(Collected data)
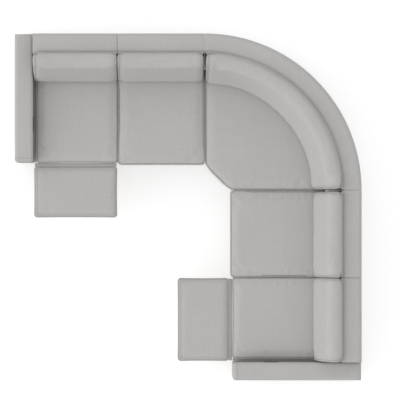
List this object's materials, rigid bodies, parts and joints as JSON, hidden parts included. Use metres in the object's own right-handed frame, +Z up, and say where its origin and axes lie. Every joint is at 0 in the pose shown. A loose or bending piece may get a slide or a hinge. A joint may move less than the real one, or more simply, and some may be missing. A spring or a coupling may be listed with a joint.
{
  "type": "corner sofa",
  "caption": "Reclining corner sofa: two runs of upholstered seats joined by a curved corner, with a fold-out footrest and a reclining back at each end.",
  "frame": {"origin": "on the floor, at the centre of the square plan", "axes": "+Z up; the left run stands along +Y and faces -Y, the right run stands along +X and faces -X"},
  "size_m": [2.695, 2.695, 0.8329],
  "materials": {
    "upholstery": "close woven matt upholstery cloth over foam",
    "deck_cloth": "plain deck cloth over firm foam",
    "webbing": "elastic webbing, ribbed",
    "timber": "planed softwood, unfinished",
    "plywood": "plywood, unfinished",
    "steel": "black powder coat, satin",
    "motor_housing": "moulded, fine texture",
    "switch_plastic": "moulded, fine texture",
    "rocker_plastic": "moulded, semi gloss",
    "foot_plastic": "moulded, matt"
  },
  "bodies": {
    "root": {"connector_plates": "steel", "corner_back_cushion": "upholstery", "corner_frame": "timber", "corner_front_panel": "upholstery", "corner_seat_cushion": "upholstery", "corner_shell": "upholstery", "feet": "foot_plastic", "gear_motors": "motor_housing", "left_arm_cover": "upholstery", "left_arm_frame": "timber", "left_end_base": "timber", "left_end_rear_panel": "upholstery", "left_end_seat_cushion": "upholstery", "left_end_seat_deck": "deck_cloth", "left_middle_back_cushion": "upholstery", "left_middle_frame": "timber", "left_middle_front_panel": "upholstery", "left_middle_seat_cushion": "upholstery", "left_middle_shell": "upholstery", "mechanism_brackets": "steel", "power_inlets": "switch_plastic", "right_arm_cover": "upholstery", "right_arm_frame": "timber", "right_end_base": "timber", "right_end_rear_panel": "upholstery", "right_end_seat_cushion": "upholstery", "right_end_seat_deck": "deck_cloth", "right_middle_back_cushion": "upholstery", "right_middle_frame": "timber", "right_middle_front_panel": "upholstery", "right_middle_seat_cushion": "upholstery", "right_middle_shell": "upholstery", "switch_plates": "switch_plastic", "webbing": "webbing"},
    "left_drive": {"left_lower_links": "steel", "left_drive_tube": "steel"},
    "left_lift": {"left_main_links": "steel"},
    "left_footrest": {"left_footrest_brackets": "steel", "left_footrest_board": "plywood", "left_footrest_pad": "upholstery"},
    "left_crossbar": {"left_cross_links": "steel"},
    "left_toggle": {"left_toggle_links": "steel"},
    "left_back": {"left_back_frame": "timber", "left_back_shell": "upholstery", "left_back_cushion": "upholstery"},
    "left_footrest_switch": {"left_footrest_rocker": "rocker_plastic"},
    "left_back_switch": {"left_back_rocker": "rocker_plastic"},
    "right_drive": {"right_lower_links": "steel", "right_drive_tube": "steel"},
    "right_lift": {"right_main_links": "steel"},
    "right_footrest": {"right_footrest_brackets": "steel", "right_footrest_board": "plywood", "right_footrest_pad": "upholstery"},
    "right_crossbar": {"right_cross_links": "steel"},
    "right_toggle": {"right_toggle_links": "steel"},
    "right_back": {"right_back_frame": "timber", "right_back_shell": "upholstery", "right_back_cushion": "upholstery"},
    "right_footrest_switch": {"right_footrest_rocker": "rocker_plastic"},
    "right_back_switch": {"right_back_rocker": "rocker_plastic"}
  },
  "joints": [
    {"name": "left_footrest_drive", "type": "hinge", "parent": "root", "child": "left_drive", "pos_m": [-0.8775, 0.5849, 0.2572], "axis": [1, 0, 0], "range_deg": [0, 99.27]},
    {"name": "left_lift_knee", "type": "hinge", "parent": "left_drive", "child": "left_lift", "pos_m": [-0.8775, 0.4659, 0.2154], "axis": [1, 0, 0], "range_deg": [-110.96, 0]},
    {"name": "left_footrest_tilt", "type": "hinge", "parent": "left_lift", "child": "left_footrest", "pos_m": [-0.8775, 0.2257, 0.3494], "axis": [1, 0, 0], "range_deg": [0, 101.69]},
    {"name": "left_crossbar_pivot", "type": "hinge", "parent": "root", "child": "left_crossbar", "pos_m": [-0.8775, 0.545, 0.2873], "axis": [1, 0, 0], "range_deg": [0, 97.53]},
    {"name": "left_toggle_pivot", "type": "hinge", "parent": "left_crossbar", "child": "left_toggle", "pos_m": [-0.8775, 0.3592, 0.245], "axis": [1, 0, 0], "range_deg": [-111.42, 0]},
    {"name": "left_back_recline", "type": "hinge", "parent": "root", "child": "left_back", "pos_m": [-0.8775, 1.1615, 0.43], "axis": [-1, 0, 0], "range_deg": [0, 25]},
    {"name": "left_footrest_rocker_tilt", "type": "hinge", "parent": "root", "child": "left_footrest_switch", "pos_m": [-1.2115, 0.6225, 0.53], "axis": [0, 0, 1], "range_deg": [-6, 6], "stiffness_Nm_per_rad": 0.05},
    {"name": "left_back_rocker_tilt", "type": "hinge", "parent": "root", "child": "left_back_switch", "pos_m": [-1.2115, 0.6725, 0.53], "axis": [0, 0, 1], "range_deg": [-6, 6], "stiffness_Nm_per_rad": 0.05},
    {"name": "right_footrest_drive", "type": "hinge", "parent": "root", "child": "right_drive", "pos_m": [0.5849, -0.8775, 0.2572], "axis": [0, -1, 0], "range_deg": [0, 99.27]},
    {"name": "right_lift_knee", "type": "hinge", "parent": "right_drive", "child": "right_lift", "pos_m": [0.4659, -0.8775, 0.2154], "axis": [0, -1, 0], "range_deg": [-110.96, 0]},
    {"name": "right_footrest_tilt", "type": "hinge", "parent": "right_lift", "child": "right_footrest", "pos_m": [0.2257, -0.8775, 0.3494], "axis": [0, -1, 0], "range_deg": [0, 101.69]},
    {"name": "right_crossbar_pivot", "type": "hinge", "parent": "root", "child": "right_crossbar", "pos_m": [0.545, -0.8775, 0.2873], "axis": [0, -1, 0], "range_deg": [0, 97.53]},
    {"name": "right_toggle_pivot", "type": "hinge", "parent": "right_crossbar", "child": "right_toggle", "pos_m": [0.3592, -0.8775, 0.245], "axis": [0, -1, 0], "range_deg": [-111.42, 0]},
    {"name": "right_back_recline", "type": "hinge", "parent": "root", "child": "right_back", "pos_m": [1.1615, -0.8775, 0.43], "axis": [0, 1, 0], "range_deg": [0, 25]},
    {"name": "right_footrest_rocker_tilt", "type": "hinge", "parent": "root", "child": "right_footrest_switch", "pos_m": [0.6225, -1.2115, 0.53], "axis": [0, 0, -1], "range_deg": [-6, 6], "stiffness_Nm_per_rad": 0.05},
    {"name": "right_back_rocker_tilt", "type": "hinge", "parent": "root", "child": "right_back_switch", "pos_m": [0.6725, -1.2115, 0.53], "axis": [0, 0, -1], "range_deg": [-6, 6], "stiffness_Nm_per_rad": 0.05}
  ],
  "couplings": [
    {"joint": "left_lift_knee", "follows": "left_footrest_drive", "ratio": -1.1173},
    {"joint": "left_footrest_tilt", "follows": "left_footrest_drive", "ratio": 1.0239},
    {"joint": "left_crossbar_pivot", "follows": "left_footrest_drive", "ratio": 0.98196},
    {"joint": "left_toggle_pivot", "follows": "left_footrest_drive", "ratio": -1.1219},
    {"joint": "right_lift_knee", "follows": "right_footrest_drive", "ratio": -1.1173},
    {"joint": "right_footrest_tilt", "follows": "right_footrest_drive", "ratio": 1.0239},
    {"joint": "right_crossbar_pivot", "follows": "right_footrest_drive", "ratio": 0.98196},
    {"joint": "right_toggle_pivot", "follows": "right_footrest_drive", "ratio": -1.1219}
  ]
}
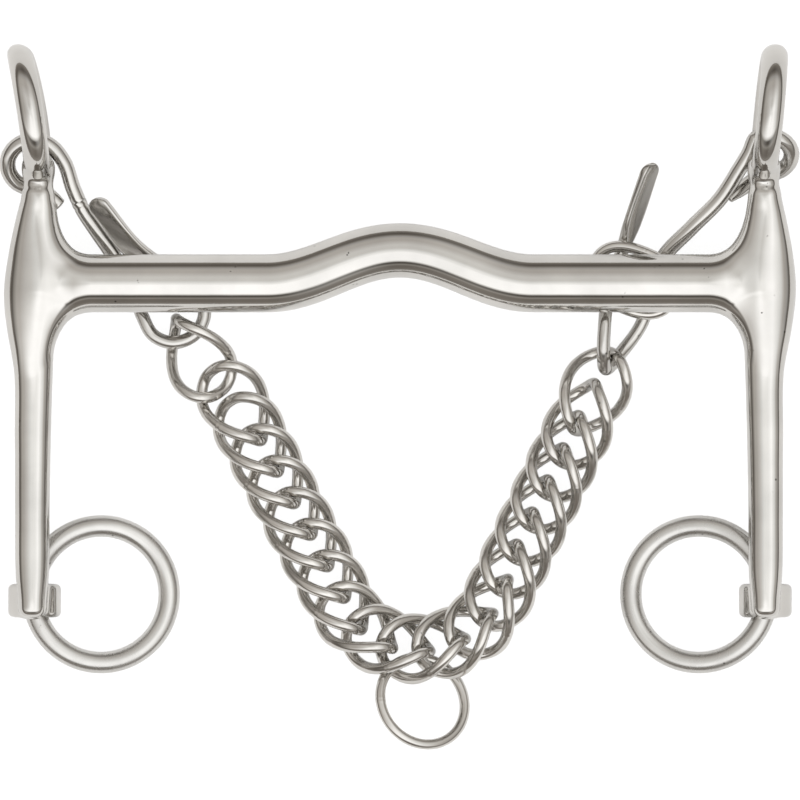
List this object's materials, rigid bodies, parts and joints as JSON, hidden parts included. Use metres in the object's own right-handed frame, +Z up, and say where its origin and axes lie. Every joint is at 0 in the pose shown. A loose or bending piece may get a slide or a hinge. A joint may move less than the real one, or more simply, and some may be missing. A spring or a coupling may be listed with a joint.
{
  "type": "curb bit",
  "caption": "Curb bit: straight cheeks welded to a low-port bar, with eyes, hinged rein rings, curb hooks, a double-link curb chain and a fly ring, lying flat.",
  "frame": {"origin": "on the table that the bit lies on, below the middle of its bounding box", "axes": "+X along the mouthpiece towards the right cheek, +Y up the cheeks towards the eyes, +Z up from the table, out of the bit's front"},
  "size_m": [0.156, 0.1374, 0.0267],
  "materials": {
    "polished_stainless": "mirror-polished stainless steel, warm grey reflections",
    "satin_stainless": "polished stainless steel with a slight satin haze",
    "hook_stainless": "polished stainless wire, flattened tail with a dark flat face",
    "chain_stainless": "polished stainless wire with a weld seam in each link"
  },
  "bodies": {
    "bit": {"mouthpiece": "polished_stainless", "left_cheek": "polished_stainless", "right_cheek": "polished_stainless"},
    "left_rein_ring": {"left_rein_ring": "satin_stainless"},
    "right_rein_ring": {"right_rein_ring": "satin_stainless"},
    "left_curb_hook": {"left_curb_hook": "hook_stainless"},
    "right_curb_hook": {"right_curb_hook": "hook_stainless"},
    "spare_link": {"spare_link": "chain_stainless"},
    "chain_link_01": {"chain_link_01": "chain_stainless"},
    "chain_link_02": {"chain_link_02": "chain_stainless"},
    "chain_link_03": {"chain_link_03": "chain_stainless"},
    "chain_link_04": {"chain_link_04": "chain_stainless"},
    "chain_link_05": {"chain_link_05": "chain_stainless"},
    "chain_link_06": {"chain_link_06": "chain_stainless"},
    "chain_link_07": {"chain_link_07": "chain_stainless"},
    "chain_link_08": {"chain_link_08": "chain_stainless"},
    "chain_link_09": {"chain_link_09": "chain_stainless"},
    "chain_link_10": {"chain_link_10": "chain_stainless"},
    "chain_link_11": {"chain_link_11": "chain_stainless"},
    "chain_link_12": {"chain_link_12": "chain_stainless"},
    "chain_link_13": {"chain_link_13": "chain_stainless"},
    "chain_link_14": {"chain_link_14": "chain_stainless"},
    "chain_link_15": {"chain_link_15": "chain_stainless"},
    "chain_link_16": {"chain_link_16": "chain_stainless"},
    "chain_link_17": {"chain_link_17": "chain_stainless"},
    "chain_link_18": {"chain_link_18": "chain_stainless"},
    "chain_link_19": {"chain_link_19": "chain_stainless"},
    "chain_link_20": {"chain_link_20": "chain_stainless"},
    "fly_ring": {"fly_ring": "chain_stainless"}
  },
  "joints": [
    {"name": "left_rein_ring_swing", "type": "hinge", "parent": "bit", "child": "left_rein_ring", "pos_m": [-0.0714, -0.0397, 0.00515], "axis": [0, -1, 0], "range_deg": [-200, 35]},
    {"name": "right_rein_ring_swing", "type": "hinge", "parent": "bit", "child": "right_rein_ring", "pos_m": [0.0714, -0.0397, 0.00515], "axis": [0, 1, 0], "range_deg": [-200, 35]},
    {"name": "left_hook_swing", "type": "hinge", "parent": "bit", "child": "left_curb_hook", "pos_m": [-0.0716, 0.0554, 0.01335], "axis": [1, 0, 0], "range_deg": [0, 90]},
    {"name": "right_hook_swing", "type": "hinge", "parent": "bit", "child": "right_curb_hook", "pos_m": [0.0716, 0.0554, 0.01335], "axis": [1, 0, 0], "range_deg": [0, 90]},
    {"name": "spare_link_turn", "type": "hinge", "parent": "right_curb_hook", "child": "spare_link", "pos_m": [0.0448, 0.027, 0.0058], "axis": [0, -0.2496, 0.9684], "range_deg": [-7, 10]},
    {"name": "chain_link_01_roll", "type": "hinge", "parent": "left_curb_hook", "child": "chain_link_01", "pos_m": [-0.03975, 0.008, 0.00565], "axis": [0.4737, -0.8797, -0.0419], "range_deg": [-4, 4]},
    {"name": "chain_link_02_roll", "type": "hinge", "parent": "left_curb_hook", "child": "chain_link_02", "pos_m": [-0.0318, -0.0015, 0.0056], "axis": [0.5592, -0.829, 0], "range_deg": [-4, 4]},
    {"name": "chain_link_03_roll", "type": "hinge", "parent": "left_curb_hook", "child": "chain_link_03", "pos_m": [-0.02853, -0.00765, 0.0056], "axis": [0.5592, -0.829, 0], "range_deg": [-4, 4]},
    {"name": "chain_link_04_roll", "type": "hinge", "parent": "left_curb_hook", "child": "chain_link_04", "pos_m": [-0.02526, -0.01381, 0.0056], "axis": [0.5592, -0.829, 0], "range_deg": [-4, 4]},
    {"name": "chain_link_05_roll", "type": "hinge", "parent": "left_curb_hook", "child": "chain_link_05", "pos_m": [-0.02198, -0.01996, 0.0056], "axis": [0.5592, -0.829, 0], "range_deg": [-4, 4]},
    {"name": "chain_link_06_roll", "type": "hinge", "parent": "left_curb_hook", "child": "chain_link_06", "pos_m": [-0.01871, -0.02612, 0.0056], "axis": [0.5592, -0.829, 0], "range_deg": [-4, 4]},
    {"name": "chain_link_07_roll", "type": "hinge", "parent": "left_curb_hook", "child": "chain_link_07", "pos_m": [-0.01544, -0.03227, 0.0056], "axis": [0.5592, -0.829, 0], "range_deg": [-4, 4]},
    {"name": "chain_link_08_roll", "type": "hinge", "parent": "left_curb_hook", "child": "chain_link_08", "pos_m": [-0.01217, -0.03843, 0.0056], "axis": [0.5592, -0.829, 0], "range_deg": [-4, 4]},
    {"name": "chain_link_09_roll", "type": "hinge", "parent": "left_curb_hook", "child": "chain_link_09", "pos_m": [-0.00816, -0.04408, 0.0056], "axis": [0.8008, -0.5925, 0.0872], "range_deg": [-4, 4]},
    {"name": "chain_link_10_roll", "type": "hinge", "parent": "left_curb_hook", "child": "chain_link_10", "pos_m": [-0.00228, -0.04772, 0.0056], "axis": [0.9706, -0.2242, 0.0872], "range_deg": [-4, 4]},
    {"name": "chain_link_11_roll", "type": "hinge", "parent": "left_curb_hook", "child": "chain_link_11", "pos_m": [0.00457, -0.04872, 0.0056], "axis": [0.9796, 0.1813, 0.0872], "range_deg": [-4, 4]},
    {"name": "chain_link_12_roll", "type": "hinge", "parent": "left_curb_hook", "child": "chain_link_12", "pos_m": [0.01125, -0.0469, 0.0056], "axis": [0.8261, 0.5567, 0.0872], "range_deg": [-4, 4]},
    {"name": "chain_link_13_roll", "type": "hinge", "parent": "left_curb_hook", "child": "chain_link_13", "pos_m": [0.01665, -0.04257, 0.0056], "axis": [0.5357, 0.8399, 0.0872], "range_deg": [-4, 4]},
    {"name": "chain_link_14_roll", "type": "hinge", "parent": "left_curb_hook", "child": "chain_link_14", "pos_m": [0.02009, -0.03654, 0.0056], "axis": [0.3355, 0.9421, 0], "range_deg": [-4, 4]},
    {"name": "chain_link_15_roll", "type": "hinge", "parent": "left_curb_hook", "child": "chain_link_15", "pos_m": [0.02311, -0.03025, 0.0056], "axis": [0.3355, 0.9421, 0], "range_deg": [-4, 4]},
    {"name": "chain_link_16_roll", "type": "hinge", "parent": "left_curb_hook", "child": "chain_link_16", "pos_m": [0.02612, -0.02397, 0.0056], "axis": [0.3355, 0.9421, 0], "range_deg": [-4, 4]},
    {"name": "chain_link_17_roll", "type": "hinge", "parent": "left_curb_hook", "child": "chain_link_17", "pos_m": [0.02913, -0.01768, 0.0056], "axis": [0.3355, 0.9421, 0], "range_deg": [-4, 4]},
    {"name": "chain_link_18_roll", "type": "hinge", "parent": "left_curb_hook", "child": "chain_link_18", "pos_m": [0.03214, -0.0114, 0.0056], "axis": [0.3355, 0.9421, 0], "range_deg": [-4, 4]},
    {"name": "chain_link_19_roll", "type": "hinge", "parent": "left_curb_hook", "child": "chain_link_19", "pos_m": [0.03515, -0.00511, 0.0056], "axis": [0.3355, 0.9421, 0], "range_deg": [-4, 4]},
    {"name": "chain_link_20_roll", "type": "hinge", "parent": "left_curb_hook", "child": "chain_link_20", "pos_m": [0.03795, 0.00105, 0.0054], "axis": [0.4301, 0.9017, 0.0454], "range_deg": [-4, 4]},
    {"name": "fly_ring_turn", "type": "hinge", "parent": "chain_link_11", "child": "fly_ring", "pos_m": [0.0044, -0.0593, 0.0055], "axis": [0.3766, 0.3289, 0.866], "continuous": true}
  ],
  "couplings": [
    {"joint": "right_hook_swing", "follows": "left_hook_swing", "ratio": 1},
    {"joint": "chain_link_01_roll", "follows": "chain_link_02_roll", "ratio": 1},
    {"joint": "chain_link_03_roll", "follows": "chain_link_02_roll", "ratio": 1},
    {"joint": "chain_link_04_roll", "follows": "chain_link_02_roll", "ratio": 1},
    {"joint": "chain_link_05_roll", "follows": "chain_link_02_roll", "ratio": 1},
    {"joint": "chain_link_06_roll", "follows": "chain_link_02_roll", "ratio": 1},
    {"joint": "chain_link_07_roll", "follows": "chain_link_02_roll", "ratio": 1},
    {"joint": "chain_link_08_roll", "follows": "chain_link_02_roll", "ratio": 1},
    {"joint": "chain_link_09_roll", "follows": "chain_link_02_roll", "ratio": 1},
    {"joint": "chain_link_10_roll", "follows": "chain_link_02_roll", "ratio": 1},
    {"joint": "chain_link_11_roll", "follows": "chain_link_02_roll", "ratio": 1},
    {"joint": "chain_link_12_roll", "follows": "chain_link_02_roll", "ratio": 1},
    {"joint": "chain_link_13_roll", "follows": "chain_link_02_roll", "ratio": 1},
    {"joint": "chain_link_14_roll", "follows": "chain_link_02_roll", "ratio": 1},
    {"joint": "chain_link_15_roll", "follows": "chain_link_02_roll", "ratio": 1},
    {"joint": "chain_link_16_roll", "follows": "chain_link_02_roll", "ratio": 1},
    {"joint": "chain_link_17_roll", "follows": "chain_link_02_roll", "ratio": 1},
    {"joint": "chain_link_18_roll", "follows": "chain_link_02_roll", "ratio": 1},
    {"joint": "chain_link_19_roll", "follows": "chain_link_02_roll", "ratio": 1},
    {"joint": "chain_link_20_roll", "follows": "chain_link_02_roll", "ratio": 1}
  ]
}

__EXERCISE__: Across the material above, count every line holding "axes" and write down only the number.

__FINISHED ANSWER__: 4